I think he realized what Indy means to him, and he started looking forward to May. It’s been a while since I’ve seen that boyish enthusiasm from him when May arrives. I used to find it so annoying how he acted almost like a kid on Christmas as the month of May went on. I realized that normal conversations would have to wait until June, because he was so keyed up about Indy. For the last 2-3 years, he has been cynical and unenthusiastic when May rolled around. He wouldn’t admit it when I brought it up, but I think I know George better than he knows himself. He wasn’t the same.

Now that he’s retired, and living on You Tube every afternoon, he’s a new person. Actually, he’s not a new person, he’s the husband I had ten years ago, who was always so crazy about Indy it was annoying to be around him. He has found his love for Indy again.

Now, even George admits that his hand-slapping three years ago had dampened his spirits to the point that nothing about racing mattered.
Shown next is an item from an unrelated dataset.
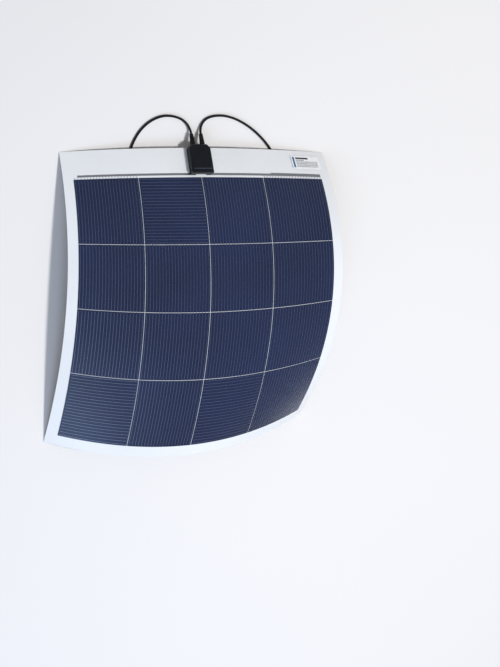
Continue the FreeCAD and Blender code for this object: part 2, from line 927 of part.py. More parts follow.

I once told him he was acting like a baby, and that really ticked him off. Looking back, I don’t blame him for being mad. He felt unappreciated and betrayed by Indycar. I think time has healed a lot of those wounds, but not all.

George admits that one of his biggest faults is that he will hold on to a grudge. That’s putting it mildly. When he was roasted at his retirement party, one of the common themes was “You don’t want to get on his bad side, because you’ll be there forever”.

Fortunately, he has a lot of key people at IMS and Indycar that are in his corner. I think he’s also smart enough to keep his mouth shut and ruffle no more feathers…I think. But enthusiasm is contagious. He is much happier approaching this month of May than he has been in a while. His enthusiasm for Indy is back. You know what? So is mine. Hearing him talk about the fun time he had at the test last week made me wish I as there. I have now found myself looking forward to these next 3 weekends. So far, it’s been fun, and it’s still the first weekend. We got our boy back!

3 Responses to “We Got Our Boy Back!”

  1. OliverW's avatar
    OliverW Says:

    And long May it last!
    Good to see that you are also back Susan.

  2. Leslie Bissell's avatar
    Leslie Bissell Says:

    Great to hear from you Susan, great article. So glad you and George are feeling the magic of the month of May again!

  3. Interesting backstory on George and his understandable feelings of rejection. Glad he’s over it and back to enjoying Indycar and IMS. I can feel the relief in your writing, Susan, good job.